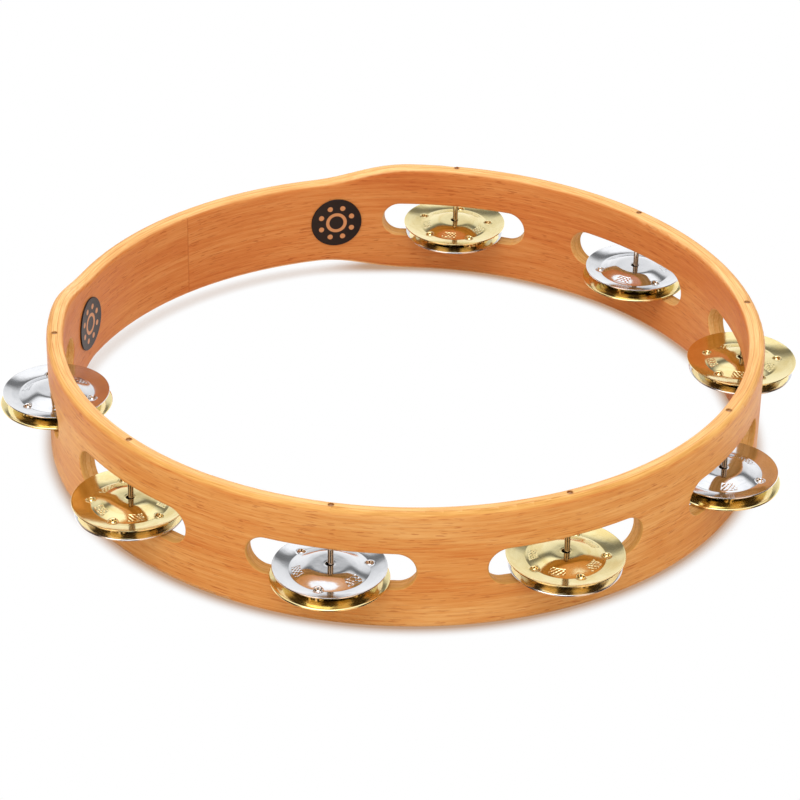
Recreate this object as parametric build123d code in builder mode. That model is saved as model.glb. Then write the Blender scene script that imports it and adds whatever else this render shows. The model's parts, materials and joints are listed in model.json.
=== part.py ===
"""Handheld wooden tambourine: a bent, laminated ring with eight pairs of loose jingles.

The origin is the centre of the ring at mid-height, +Z is up and the hand grip is on the -X side.
Lengths are in millimetres and angles in degrees.
"""

import math
import os
from dataclasses import dataclass

from build123d import *

# Ring
RING_DIAMETER = 254.0
RING_RADIUS = RING_DIAMETER / 2
WALL = 6.0
BORE_RADIUS = RING_RADIUS - WALL
WALL_RADIUS = RING_RADIUS - WALL / 2
RING_HEIGHT = 44.45
RIM_ROUNDING = 2.4

# Hand grip: both rims step in over a stretch of the wall, with an easy curve at each end
GRIP_STEP = 5.0
GRIP_HALF_WIDTH = 56.0
GRIP_BLEND = 31.0

# Slots that the jingles work in, spread either side of the point opposite the grip
PAIRS = 8
PAIR_PITCH = 36.4
SLOT_LENGTH = 56.0
SLOT_HEIGHT = 13.2
SLOT_ROUNDING = 0.9

# Pins, driven in from the top rim
PIN_RADIUS = 1.0
PIN_RECESS = 0.5
PIN_LENGTH = 39.7
PIN_CHAMFER = 0.25

# Jingles: stamped sheet with a raised centre, a cone down to a sharp crease and a flared brim
SHEET = 0.5
JINGLE_HOLE_RADIUS = 1.45
CREASE_RADIUS = 13.3
CENTRE_RISE = 2.05
BRIM_RISE = 1.3
BRIM_START_ANGLE = 6.0
BRIM_END_ANGLE = 17.0
RUNNING_GAP = 0.05

# Dimples, pressed through the crease from the outer face; their far sides hold the jingles apart
DIMPLE_RADIUS = 1.5
DIMPLE_DEPTH = 1.0
DIMPLE_LIP = 0.15
BUMP_RADIUS = DIMPLE_RADIUS + SHEET
LOOSE_TURN = 36.0

# Round badges on the inner wall, one each side of the grip
BADGE_RADIUS = 10.0
BADGE_THICKNESS = 0.6
BADGE_ANGLE = 149.5
BADGE_ROUNDING = 0.2

# Distance that a cut runs past the wood
OVERRUN = 10.0


@dataclass
class Stamping:
    """Proportions of one kind of jingle."""

    radius: float
    centre_radius: float
    cone_angle: float
    dimples: int


BRASS = Stamping(radius=19.75, centre_radius=4.2, cone_angle=15.0, dimples=5)
STEEL = Stamping(radius=18.85, centre_radius=6.0, cone_angle=22.0, dimples=3)


def radial(angle):
    """Unit vector pointing outward at an angle."""
    turn = math.radians(angle)
    return Vector(math.cos(turn), math.sin(turn), 0)


def outward_plane(angle, distance):
    """Plane that faces outward at an angle and a distance from the ring's axis, with Y up."""
    return Plane(origin=radial(angle) * distance, x_dir=radial(angle + 90), z_dir=radial(angle))


def level_plane(angle, height, up=1):
    """Horizontal plane centred on the wall at an angle, facing up or, with up at -1, down."""
    origin = radial(angle) * WALL_RADIUS + Vector(0, 0, height)
    return Plane(origin=origin, x_dir=radial(angle), z_dir=(0, 0, up))


def section_plane(angle, height):
    """Vertical plane across the wall at an angle, with X pointing outward and Y up."""
    origin = radial(angle) * WALL_RADIUS + Vector(0, 0, height)
    return Plane(origin=origin, x_dir=radial(angle), z_dir=radial(angle - 90))


def slope(angle):
    """Unit vector in a section, rising outward at an angle."""
    return Vector(math.cos(math.radians(angle)), math.sin(math.radians(angle)))


def save(part, name):
    """Label a finished part and write its STEP file."""
    part.label = name
    export_step(part, f"parts/{name}.step")


pair_angles = {number: (number - (PAIRS + 1) / 2) * PAIR_PITCH for number in range(1, PAIRS + 1)}
rim_height = RING_HEIGHT / 2
pin_top = rim_height - PIN_RECESS
pin_bottom = pin_top - PIN_LENGTH
os.makedirs("parts", exist_ok=True)


# Ring blank
with BuildPart() as frame:
    with BuildSketch(Plane.XY.offset(-rim_height)):
        Circle(RING_RADIUS)
        Circle(BORE_RADIUS, mode=Mode.SUBTRACT)
    extrude(amount=RING_HEIGHT)

    # Step in both rims at the grip
    grip_end = GRIP_HALF_WIDTH + GRIP_BLEND
    for side in (1, -1):
        rim = side * rim_height
        step = side * (rim_height - GRIP_STEP)
        past = side * (rim_height + OVERRUN)
        with BuildSketch(Plane.YZ):
            with BuildLine():
                Line((-GRIP_HALF_WIDTH, step), (GRIP_HALF_WIDTH, step))
                Spline((GRIP_HALF_WIDTH, step), (grip_end, rim), tangents=((1, 0), (1, 0)))
                Polyline((grip_end, rim), (grip_end, past), (-grip_end, past), (-grip_end, rim))
                Spline((-grip_end, rim), (-GRIP_HALF_WIDTH, step), tangents=((1, 0), (1, 0)))
            make_face()
        extrude(amount=-RING_RADIUS - OVERRUN, mode=Mode.SUBTRACT)

    # Round all four rim edges
    walls = frame.faces().filter_by(GeomType.CYLINDER).sort_by(SortBy.AREA)[-2:]
    rim_edges = walls.edges().filter_by(GeomType.LINE, reverse=True)
    fillet(rim_edges, RIM_ROUNDING)

    # Cut the jingle slots and ease their edges
    for angle in pair_angles.values():
        with BuildSketch(outward_plane(angle, BORE_RADIUS - OVERRUN)):
            SlotOverall(SLOT_LENGTH, SLOT_HEIGHT)
        extrude(amount=WALL + 2 * OVERRUN, mode=Mode.SUBTRACT)
    mouths = frame.edges().filter_by(GeomType.LINE, reverse=True)
    fillet(mouths.filter_by_position(Axis.Z, -SLOT_HEIGHT / 2, SLOT_HEIGHT / 2), SLOT_ROUNDING)

    # Drill the pin holes from the top rim, across each slot and into the wood below it
    for angle in pair_angles.values():
        with BuildSketch(level_plane(angle, pin_bottom)):
            Circle(PIN_RADIUS)
        extrude(amount=rim_height + OVERRUN - pin_bottom, mode=Mode.SUBTRACT)

save(frame.part, "frame")


# Pins
for number, angle in pair_angles.items():
    with BuildPart() as pin:
        with BuildSketch(level_plane(angle, pin_bottom)):
            Circle(PIN_RADIUS)
        extrude(amount=PIN_LENGTH)
        chamfer(pin.edges().filter_by(GeomType.CIRCLE), PIN_CHAMFER)
    save(pin.part, f"pin_{number}")


def jingle(stamping, angle, height, up, turn):
    """One jingle whose crease faces its partner at a height; up is 1 for an upper jingle."""
    thickness = Vector(0, SHEET * up)
    hole = Vector(JINGLE_HOLE_RADIUS, CENTRE_RISE * up)
    shoulder = Vector(stamping.centre_radius, CENTRE_RISE * up)
    crease = Vector(CREASE_RADIUS, 0)
    edge = Vector(stamping.radius, BRIM_RISE * up)
    cone_ends = (slope(0), slope(-stamping.cone_angle * up))
    brim_ends = (slope(BRIM_START_ANGLE * up), slope(BRIM_END_ANGLE * up))
    sunk = DIMPLE_RADIUS - DIMPLE_DEPTH
    bump_top = -math.degrees(math.asin((sunk - DIMPLE_LIP) / BUMP_RADIUS))
    with BuildPart(level_plane(angle, height + up * (SHEET + sunk), up)) as disc:
        with BuildSketch(section_plane(angle, height)):
            with BuildLine():
                for face in (Vector(0, 0), thickness):
                    Line(hole + face, shoulder + face)
                    Spline(shoulder + face, crease + face, tangents=cone_ends)
                    Spline(crease + face, edge + face, tangents=brim_ends)
                Line(hole, hole + thickness)
                Line(edge, edge + thickness)
            make_face()
        revolve(axis=Axis(radial(angle) * WALL_RADIUS, (0, 0, 1)))
        with PolarLocations(CREASE_RADIUS, stamping.dimples, start_angle=turn):
            Sphere(BUMP_RADIUS, arc_size2=bump_top, align=None)
            Sphere(DIMPLE_RADIUS, mode=Mode.SUBTRACT)
    return disc.part


# Jingle pairs, resting on the slot floors; brass and steel swap places from one pair to the next
lower_height = -SLOT_HEIGHT / 2 + RUNNING_GAP + SHEET + CENTRE_RISE
upper_height = lower_height + DIMPLE_DEPTH + RUNNING_GAP
for number, angle in pair_angles.items():
    lower_kind, upper_kind = (BRASS, STEEL) if number % 2 else (STEEL, BRASS)
    turn = number * LOOSE_TURN
    save(jingle(lower_kind, angle, lower_height, -1, turn), f"jingle_lower_{number}")
    save(jingle(upper_kind, angle, upper_height, 1, -turn - LOOSE_TURN), f"jingle_upper_{number}")


# Badges, curved to lie against the inner wall
for side, angle in {"left": -BADGE_ANGLE, "right": BADGE_ANGLE}.items():
    with BuildPart() as badge:
        with BuildSketch(Plane.XY.offset(-BADGE_RADIUS)):
            Circle(BORE_RADIUS)
            Circle(BORE_RADIUS - BADGE_THICKNESS, mode=Mode.SUBTRACT)
        extrude(amount=2 * BADGE_RADIUS)
        with BuildSketch(outward_plane(angle, BORE_RADIUS - OVERRUN)):
            Circle(BADGE_RADIUS)
        extrude(amount=2 * OVERRUN, mode=Mode.INTERSECT)
        front = badge.faces().sort_by_distance((0, 0, 0))[0]
        fillet(front.edges(), BADGE_ROUNDING)
    save(badge.part, f"badge_{side}")
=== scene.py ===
import json
import math

import bpy
import numpy as np
from mathutils import Matrix, Vector

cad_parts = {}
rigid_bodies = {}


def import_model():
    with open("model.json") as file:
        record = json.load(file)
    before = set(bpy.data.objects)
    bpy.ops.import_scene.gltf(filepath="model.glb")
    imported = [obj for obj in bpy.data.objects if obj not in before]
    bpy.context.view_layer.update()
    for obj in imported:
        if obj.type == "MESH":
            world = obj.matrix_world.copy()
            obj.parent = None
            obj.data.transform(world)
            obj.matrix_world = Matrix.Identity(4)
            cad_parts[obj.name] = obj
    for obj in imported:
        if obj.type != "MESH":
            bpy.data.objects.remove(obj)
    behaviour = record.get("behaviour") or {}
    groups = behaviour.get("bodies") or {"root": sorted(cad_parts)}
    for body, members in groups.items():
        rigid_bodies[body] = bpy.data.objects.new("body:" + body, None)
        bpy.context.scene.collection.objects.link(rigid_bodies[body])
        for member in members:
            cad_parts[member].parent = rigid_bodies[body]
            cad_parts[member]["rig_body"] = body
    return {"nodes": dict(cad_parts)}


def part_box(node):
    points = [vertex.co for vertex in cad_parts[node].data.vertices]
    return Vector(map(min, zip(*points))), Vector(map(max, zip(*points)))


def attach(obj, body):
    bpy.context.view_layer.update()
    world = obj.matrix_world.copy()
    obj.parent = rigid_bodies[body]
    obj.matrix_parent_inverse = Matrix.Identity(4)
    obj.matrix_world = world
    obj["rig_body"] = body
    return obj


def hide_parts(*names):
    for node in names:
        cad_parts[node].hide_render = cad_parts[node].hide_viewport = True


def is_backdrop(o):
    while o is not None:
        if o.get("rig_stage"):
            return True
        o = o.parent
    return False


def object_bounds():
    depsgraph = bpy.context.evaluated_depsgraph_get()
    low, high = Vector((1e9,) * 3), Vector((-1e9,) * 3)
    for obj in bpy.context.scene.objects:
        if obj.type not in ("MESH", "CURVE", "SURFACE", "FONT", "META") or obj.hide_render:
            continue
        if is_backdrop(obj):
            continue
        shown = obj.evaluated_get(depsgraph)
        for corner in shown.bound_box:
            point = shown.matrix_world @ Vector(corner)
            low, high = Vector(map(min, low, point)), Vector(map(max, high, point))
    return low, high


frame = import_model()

cad_low, cad_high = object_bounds()
ring_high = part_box("frame")[1]

# Scene lengths are metres; shader and profile lengths are millimetres
MM = 0.001
FULL_TURN = 2 * math.pi

# The ring, as the CAD has it
WALL = 6.0
OUTER_RADIUS = ring_high.x / MM
BORE_RADIUS = OUTER_RADIUS - WALL
WALL_RADIUS = OUTER_RADIUS - WALL / 2
PAIRS = 8
PAIR_PITCH = math.radians(36.4)
BADGE_ANGLE = math.radians(149.5)

# Camera, placed round the ring's centre
CAMERA_AZIMUTH = math.radians(46.0)
CAMERA_ELEVATION = math.radians(30.18)
CAMERA_DISTANCE = 1.064
CAMERA_PAN = math.radians(-0.1)
CAMERA_PITCH = math.radians(30.68)
CAMERA_ROLL = math.radians(1.12)
CAMERA_LENS = 133.56


# Node graphs


def linear(value):
    """Linear light from a display value of 0 to 255."""
    value = value / 255
    return value / 12.92 if value <= 0.04045 else ((value + 0.055) / 1.055) ** 2.4


def rgb(red, green, blue):
    """Linear colour with full alpha from display values."""
    return (linear(red), linear(green), linear(blue), 1.0)


def grey(level):
    return (level, level, level, 1.0)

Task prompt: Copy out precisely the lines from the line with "# Badges, curved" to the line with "obj.parent = None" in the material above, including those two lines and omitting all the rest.

Written solution:
# Badges, curved to lie against the inner wall
for side, angle in {"left": -BADGE_ANGLE, "right": BADGE_ANGLE}.items():
    with BuildPart() as badge:
        with BuildSketch(Plane.XY.offset(-BADGE_RADIUS)):
            Circle(BORE_RADIUS)
            Circle(BORE_RADIUS - BADGE_THICKNESS, mode=Mode.SUBTRACT)
        extrude(amount=2 * BADGE_RADIUS)
        with BuildSketch(outward_plane(angle, BORE_RADIUS - OVERRUN)):
            Circle(BADGE_RADIUS)
        extrude(amount=2 * OVERRUN, mode=Mode.INTERSECT)
        front = badge.faces().sort_by_distance((0, 0, 0))[0]
        fillet(front.edges(), BADGE_ROUNDING)
    save(badge.part, f"badge_{side}")
=== scene.py ===
import json
import math

import bpy
import numpy as np
from mathutils import Matrix, Vector

cad_parts = {}
rigid_bodies = {}


def import_model():
    with open("model.json") as file:
        record = json.load(file)
    before = set(bpy.data.objects)
    bpy.ops.import_scene.gltf(filepath="model.glb")
    imported = [obj for obj in bpy.data.objects if obj not in before]
    bpy.context.view_layer.update()
    for obj in imported:
        if obj.type == "MESH":
            world = obj.matrix_world.copy()
            obj.parent = None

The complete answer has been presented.